The first list is for power outages, and lists Electrician John Kloida at the top. Following Kloida are three employes classified as Operator III, in seniority order; the two mechanics, in seniority order; the ten Operator II's in seniority; and the two Operator I's, also in seniority order. For "high water" alarms, the other list includes the three Operator III's, in seniority order; the two Mechanics, in seniority order; three of the Operator II's, in seniority order, followed by the Electrician (whose seniority is immediately lower than the top three Operator II's); the remaining Operator II's; and the two Operator II's. Kanugh testified that the Operator III's get called first for high water emergencies because it is their job to maintain stations. He testified that mechanics have done that job on their way to being mechanics, but that it is no longer their primary job.

It is apparent from the seniority list that promotions in the department have generally tracked department seniority. The sole example of an employe whose high-rated job classification is out of order with other employes, in terms of seniority, is the Electrician.

The Union contends that a commercial driver's license is required of all employes except the secretary and they have all been told they have to maintain a CDL to drive the sludge truck. The Union argues that this demonstrates that driving the sludge truck is a duty of all classifications except the secretary. The Union contends that the order of assignment of hauling duty during non-overtime hours is not in question here, and that the fact that Operator II's are used in preference to other classifications for that work during the regular workday does not control the issue because the collective bargaining agreement makes that work available to employes on a seniority basis beyond the immediate classification most closely associated with the work. The Union requests that the grievance be sustained with an award of two hours at overtime rate to employes Fricke and Klein.
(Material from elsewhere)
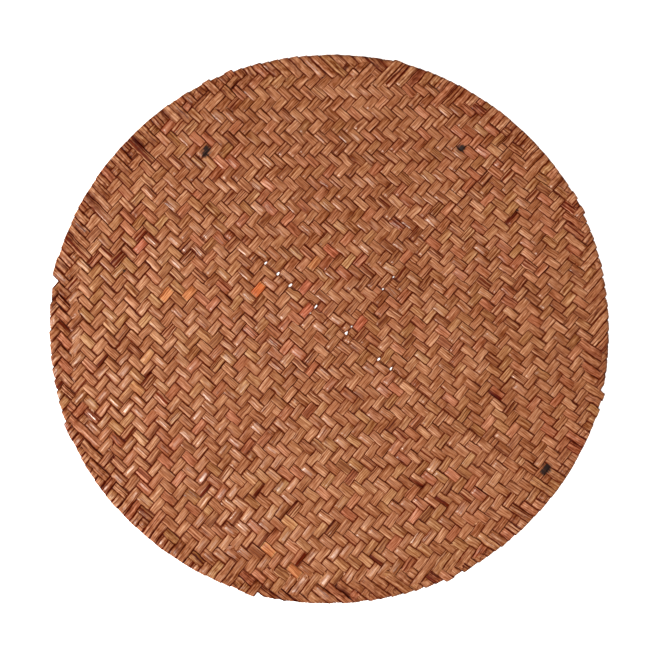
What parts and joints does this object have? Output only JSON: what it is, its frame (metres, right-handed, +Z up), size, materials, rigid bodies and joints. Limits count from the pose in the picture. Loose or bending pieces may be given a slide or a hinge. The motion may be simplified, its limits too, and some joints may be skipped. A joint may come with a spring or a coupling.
{
  "type": "placemat",
  "caption": "Round flat placemat plaited from narrow leaf strips in a twill of squares, with the strip ends folded back into a thicker rim.",
  "frame": {"origin": "centre of the flat underside, on the surface that the mat lies on", "axes": "+Z up out of the mat's face, +Y towards the top edge of the mat as it is seen, +X to the right"},
  "size_m": [0.3813, 0.374, 0.0029],
  "materials": {
    "dried_leaf_strip": "satin, reddish brown dried leaf"
  },
  "bodies": {
    "root": {"woven_mat": "dried_leaf_strip"}
  },
  "joints": []
}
The City contends that the contract language is somewhat ambiguous but that the Union's interpretation that "classification" means the whole group of employes who possess the qualifications to do the work is less persuasive than the alternative. The City argues that the practice which has been followed is that overtime work should be assigned on the basis of seniority within the job classification to which the work is normally assigned, and that in this instance that meant he Operator II's, once Operator I's, who are normally assigned that work, had been offered it first. The City notes that while there were senior Operator II's who were not offered the overtime work in this case, that is not an issue because the Union claims the remedy for the mechanics. The City argues that the past practice is accurately reflected in the exhibit which shows the order of call-ins for two emergency situations when they arise, and that this demonstrates that "while all of the employes on the list may be capable of performing the work, the order is based not on simple department seniority, but on the classification of those employes who generally perform the work". The City argues that in the high water list, the mechanics, who are qualified to do the work and have more department seniority than the Operator III's, nevertheless fall below Operator III's on the list because Operator III's generally perform the type of work involved. In this situation, the City argues, the Operator II's regularly perform truck driving duties before such duties are assigned to the mechanics, and therefore these duties fit their classification better than the classification of mechanics. The City requests that the grievance be denied.
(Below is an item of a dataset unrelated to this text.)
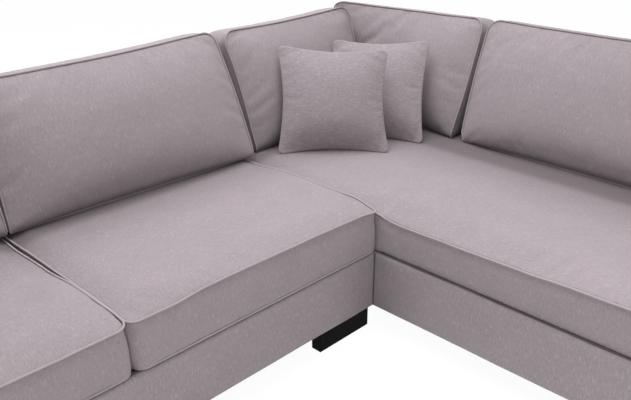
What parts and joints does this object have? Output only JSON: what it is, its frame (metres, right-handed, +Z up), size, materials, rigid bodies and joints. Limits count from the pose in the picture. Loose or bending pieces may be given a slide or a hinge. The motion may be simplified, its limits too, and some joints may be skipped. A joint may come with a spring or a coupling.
{
  "type": "corner sofa",
  "caption": "L-shaped corner sofa with loose box seat cushions, loose leaning back cushions, scatter cushions, one box arm and an open end, on black block feet.",
  "frame": {"origin": "on the floor, under the middle of the bounding box of the whole sofa at rest", "axes": "+X along the left wing from the arm towards the corner, +Y from the open front towards the left wing's back, +Z up; the right wing reaches towards -Y"},
  "size_m": [3.1606, 1.9996, 0.9189],
  "materials": {
    "seat_fabric": "matt woven chenille, taupe grey with fine light and dark slubs",
    "back_fabric": "matt woven chenille, taupe grey with fine light and dark slubs",
    "scatter_fabric": "matt woven chenille, taupe grey with fine horizontal slubs",
    "base_fabric": "matt woven chenille, taupe grey with fine light and dark slubs",
    "lining_cloth": "black non-woven lining",
    "webbing": "black elastic webbing",
    "seat_foam": "cream upholstery foam",
    "frame_timber": "raw softwood and plywood, planed",
    "foot_wood": "black stained, satin",
    "fitting_steel": "zinc plated"
  },
  "bodies": {
    "sofa_frame": {"left_front_rail": "frame_timber", "left_rear_rail": "frame_timber", "left_cross_rails": "frame_timber", "left_back_posts": "frame_timber", "left_top_rail": "frame_timber", "left_tail_rail": "frame_timber", "left_lumbar_rails": "frame_timber", "left_springs": "fitting_steel", "left_webbing": "webbing", "left_deck_pad": "lining_cloth", "left_dust_cover": "lining_cloth", "left_front_cover": "base_fabric", "left_back_pad": "base_fabric", "left_back_cover": "base_fabric", "left_back_end_cover": "base_fabric", "arm_frame_boards": "frame_timber", "arm_cover": "base_fabric", "arm_front_facing": "base_fabric", "arm_rear_facing": "base_fabric", "right_front_rail": "frame_timber", "right_rear_rail": "frame_timber", "right_cross_rails": "frame_timber", "right_back_posts": "frame_timber", "right_top_rail": "frame_timber", "right_tail_rail": "frame_timber", "right_lumbar_rails": "frame_timber", "right_springs": "fitting_steel", "right_webbing": "webbing", "right_deck_pad": "lining_cloth", "right_dust_cover": "lining_cloth", "right_front_cover": "base_fabric", "right_back_pad": "base_fabric", "right_back_cover": "base_fabric", "right_end_cover": "base_fabric", "right_back_end_cover": "base_fabric", "corner_posts": "frame_timber", "corner_rails": "frame_timber", "corner_back_pad": "base_fabric", "corner_back_cover": "base_fabric", "spring_clips": "fitting_steel", "joining_plates": "fitting_steel", "joining_screws": "fitting_steel", "inner_block_foot": "foot_wood", "block_feet": "foot_wood", "support_feet": "foot_wood", "foot_screws": "fitting_steel"},
    "seat_outer_left_body": {"seat_outer_left": "seat_fabric", "seat_core_outer_left": "seat_foam"},
    "seat_inner_left_body": {"seat_inner_left": "seat_fabric", "seat_core_inner_left": "seat_foam"},
    "seat_long_right_body": {"seat_long_right": "seat_fabric", "seat_core_long_right": "seat_foam"},
    "back_outer_left_body": {"back_outer_left": "back_fabric"},
    "back_inner_left_body": {"back_inner_left": "back_fabric"},
    "back_corner_left_body": {"back_corner_left": "back_fabric"},
    "back_corner_right_body": {"back_corner_right": "back_fabric"},
    "back_long_right_body": {"back_long_right": "back_fabric"},
    "scatter_front_body": {"scatter_front": "scatter_fabric"},
    "scatter_rear_body": {"scatter_rear": "scatter_fabric"}
  },
  "joints": [
    {"name": "seat_outer_left_slide_out", "type": "slide", "parent": "sofa_frame", "child": "seat_outer_left_body", "axis": [0, -1, 0], "range_m": [0, 0.85]},
    {"name": "seat_inner_left_slide_out", "type": "slide", "parent": "sofa_frame", "child": "seat_inner_left_body", "axis": [0, -1, 0], "range_m": [0, 0.85]},
    {"name": "seat_long_right_slide_out", "type": "slide", "parent": "sofa_frame", "child": "seat_long_right_body", "axis": [0, -1, 0], "range_m": [0, 1.85]},
    {"name": "back_outer_left_lift_off", "type": "slide", "parent": "sofa_frame", "child": "back_outer_left_body", "axis": [0, 0.3156, 0.9489], "range_m": [0, 0.5]},
    {"name": "back_inner_left_lift_off", "type": "slide", "parent": "sofa_frame", "child": "back_inner_left_body", "axis": [0, -0.9903, 0.1392], "range_m": [0, 0.5]},
    {"name": "back_corner_left_lift_off", "type": "slide", "parent": "sofa_frame", "child": "back_corner_left_body", "axis": [0, 0.3156, 0.9489], "range_m": [0, 0.5]},
    {"name": "back_corner_right_lift_off", "type": "slide", "parent": "sofa_frame", "child": "back_corner_right_body", "axis": [0.3156, 0, 0.9489], "range_m": [0, 0.5]},
    {"name": "back_long_right_lift_off", "type": "slide", "parent": "sofa_frame", "child": "back_long_right_body", "axis": [0.3156, 0, 0.9489], "range_m": [0, 0.5]},
    {"name": "scatter_front_lift_off", "type": "slide", "parent": "sofa_frame", "child": "scatter_front_body", "axis": [0.3015, 0.3015, 0.9045], "range_m": [0, 0.5]},
    {"name": "scatter_rear_lift_off", "type": "slide", "parent": "sofa_frame", "child": "scatter_rear_body", "axis": [0.3015, 0.3015, 0.9045], "range_m": [0, 0.5]}
  ]
}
I note initially that it is not an issue in this proceeding whether or not the City should have offered the overtime work of truck driving first to senior Operator II's who were not scheduled to work on the day in question. There are two reasons, one being that the Union has sought a remedy on behalf of the Mechanics rather than those employes, and the second being that the Mechanics, in my view, prevail in their quest for the two hours' pay.
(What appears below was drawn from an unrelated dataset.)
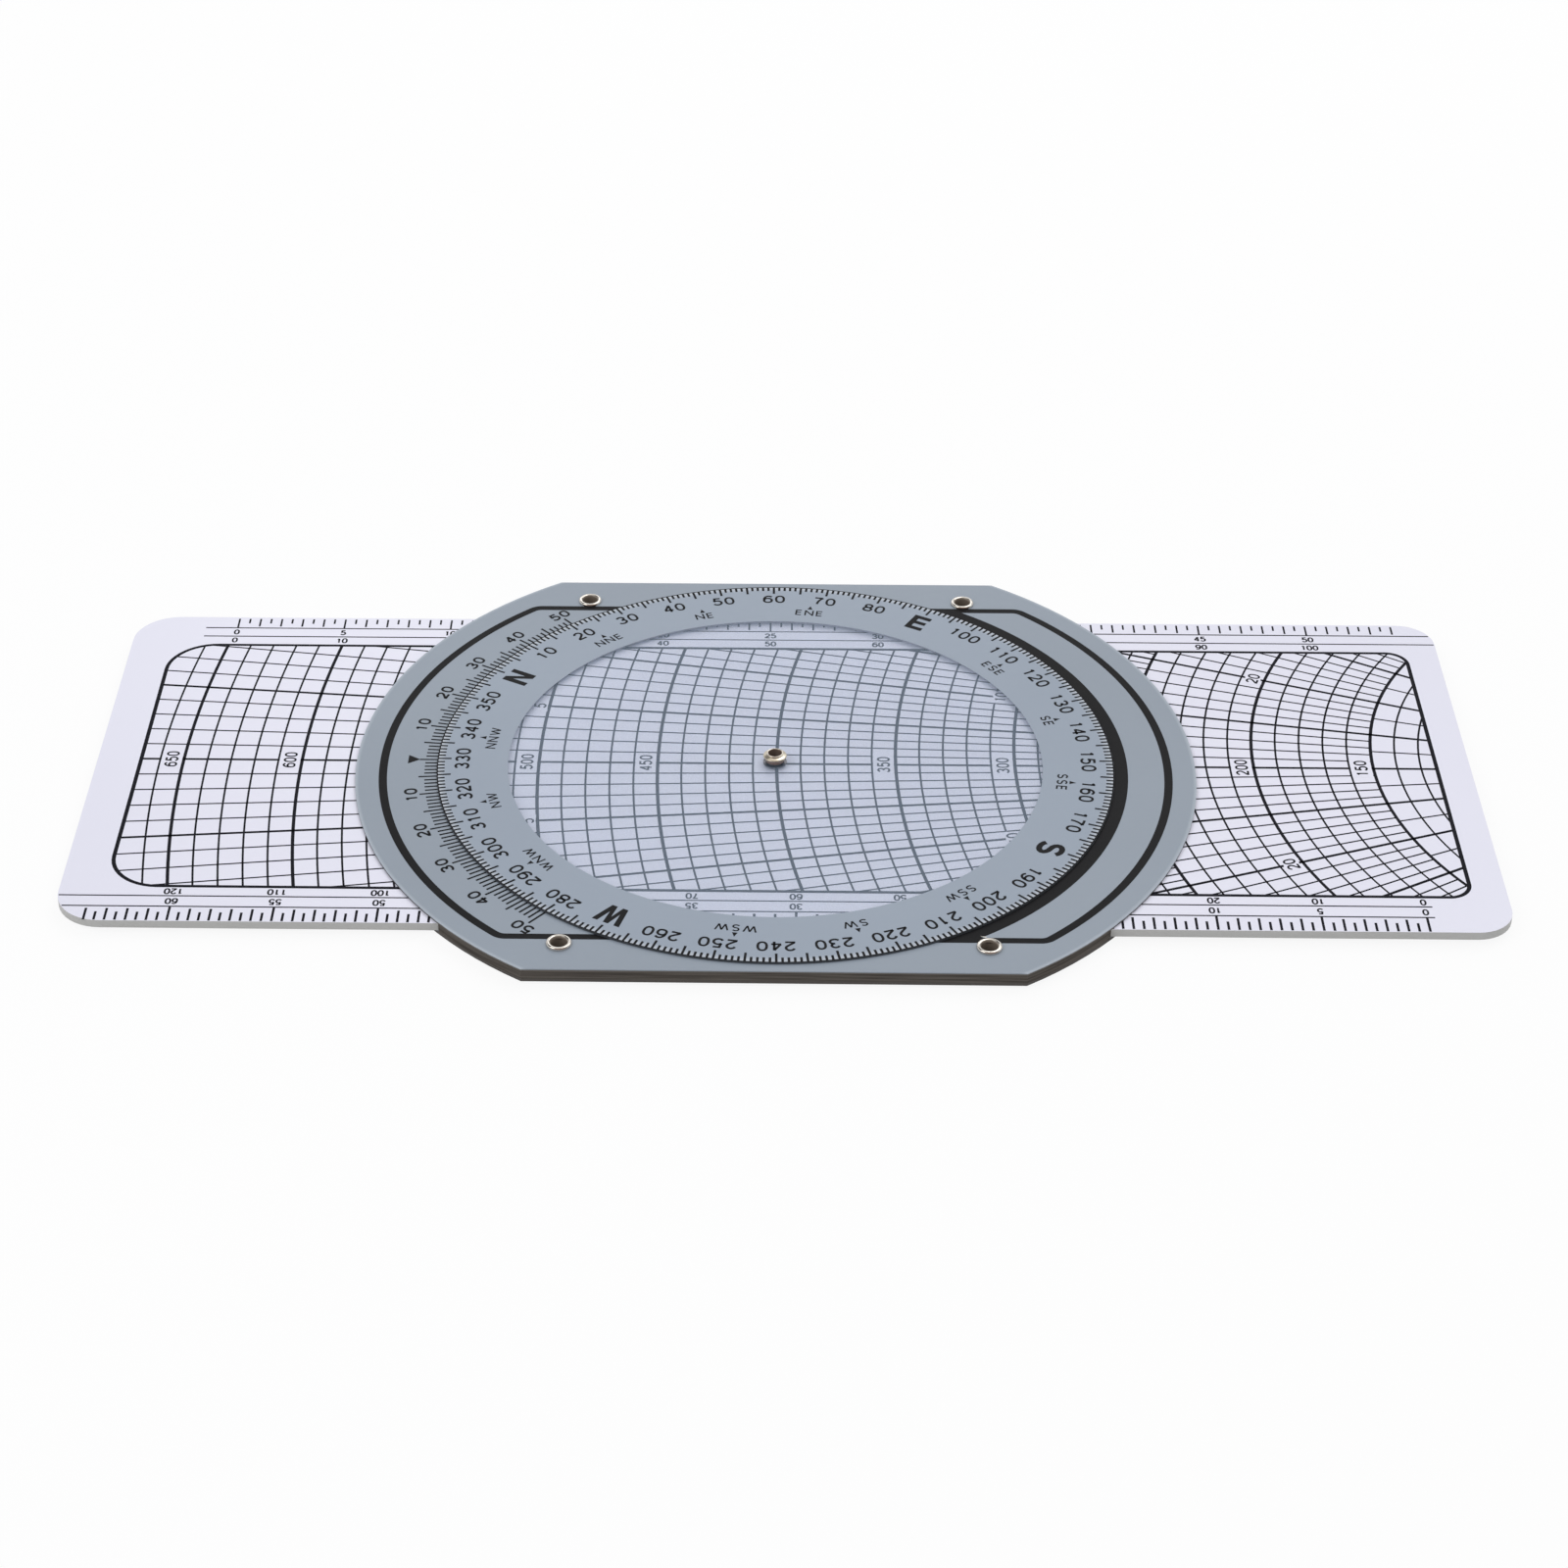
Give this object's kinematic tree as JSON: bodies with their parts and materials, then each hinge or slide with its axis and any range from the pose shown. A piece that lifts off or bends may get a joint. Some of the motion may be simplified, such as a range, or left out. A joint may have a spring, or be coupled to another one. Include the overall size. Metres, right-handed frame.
{
  "type": "flight computer",
  "caption": "Pocket flight computer: a sliding wind-grid card in a round frame, with a turning compass disc on the front and a slide-rule disc on the back.",
  "frame": {"origin": "under the common centre of the two discs, in the plane that the four eyelet feet rest on", "axes": "+X along the slide card towards its low-speed end, +Y across the card, +Z out of the wind side"},
  "size_m": [0.2244, 0.1138, 0.0047],
  "materials": {
    "card_white": "semi-gloss laminated card, printed both sides",
    "plate_grey": "blue-grey satin sheet",
    "fibre_brown": "raw cut edge of fibre board",
    "disc_clear": "clear sheet, frosted in the middle, grey behind the compass ring",
    "disc_grey": "satin sheet",
    "eyelet_nickel": "nickel-plated brass, slightly worn",
    "washer_brass": "dull pale brass"
  },
  "bodies": {
    "frame": {"wind_plate": "plate_grey", "calculator_plate": "plate_grey", "far_spacer": "fibre_brown", "near_spacer": "fibre_brown", "frame_eyelet_far_left": "eyelet_nickel", "frame_eyelet_far_right": "eyelet_nickel", "frame_eyelet_near_left": "eyelet_nickel", "frame_eyelet_near_right": "eyelet_nickel", "calculator_pivot_eyelet": "eyelet_nickel", "calculator_pivot_washer": "washer_brass"},
    "slide": {"slide_card": "card_white"},
    "azimuth": {"azimuth_disc": "disc_clear", "azimuth_hub_ring": "plate_grey", "azimuth_retainer": "plate_grey", "azimuth_grommet": "eyelet_nickel", "azimuth_grommet_washer": "washer_brass"},
    "calculator": {"calculator_disc": "disc_grey"}
  },
  "joints": [
    {"name": "card_slide", "type": "slide", "parent": "frame", "child": "slide", "axis": [1, 0, 0], "range_m": [-0.106, 0.101]},
    {"name": "azimuth_turn", "type": "hinge", "parent": "frame", "child": "azimuth", "pos_m": [0, 0, 0.00307], "axis": [0, 0, 1], "continuous": true},
    {"name": "calculator_turn", "type": "hinge", "parent": "frame", "child": "calculator", "pos_m": [0, 0, 0.00038], "axis": [0, 0, 1], "continuous": true}
  ]
}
The City's view is not without reason. The contract clause in question is not specific enough to identify whether more than one classification may share the preference for overtime defined by a reference to classification. And it appears from all of the evidence that Operator II's do perform this work more frequently than Mechanics. But the lists of overtime call-in for emergency purposes, which the City relies on, lead in my view to a different interpretation than the City would have me make. Because the clear agreement of both parties is that work performed primarily by any one classification should be assigned on overtime first by seniority within that classification, the placement of different classifications at the top of the list for the different kinds of overtime is not in controversy. Thus, there is a clear explanation within the terms of the collective bargaining agreement for the Electrician's presence at the top of the list for overtime related to a power failure, and for the Operator III's position at the top of the list for overtime related to high water. Similarly, it is neither in controversy nor unreasonable that Operator I's would get first preference for overtime in sludge hauling. The difficulty arises only afterwards. Here, the close tracking between promotions to higher classifications and department seniority make it difficult to distinguish the facts supporting the Union's view from the facts supporting the Employer's, since the same order of employes can be argued for the most part both ways.

But there is an exception in the clearly-stated list for high water. The Electrician's position on that list follows his seniority and therefore places him in the middle of the Operator II's. A review of the job descriptions entered into the record reveals no part of the Electrician's job which relates to handling of water problems, though he may be familiar with what to do. This suggests that it is the Union's view which has prevailed in the construction of that list. For this reason, and because the Mechanics are clearly capable of performing the sludge hauling work and apparently did so to a considerable extent during the week in question, I find that it is most consistent with the parties' practice as to high water issues to hold that the Agreement means that preference by classification for overtime work goes only to the classification most immediately associated with the work in question. Thereafter, qualified employes are entitled to a share of such overtime as may be available on a department seniority basis.

For the foregoing reasons, and based on the record as a whole, it is my decision and


1. That the City violated the collective bargaining agreement by not offering truck driving work to Dennis Fricke and Peter Klein.

2. That as remedy, the City shall pay, forthwith upon receipt of a copy of this Award, two hours' pay at the overtime rate effective on the date of violation to Dennis Fricke and Peter Klein.

Dated at Madison, Wisconsin this 29th day of May, 1996.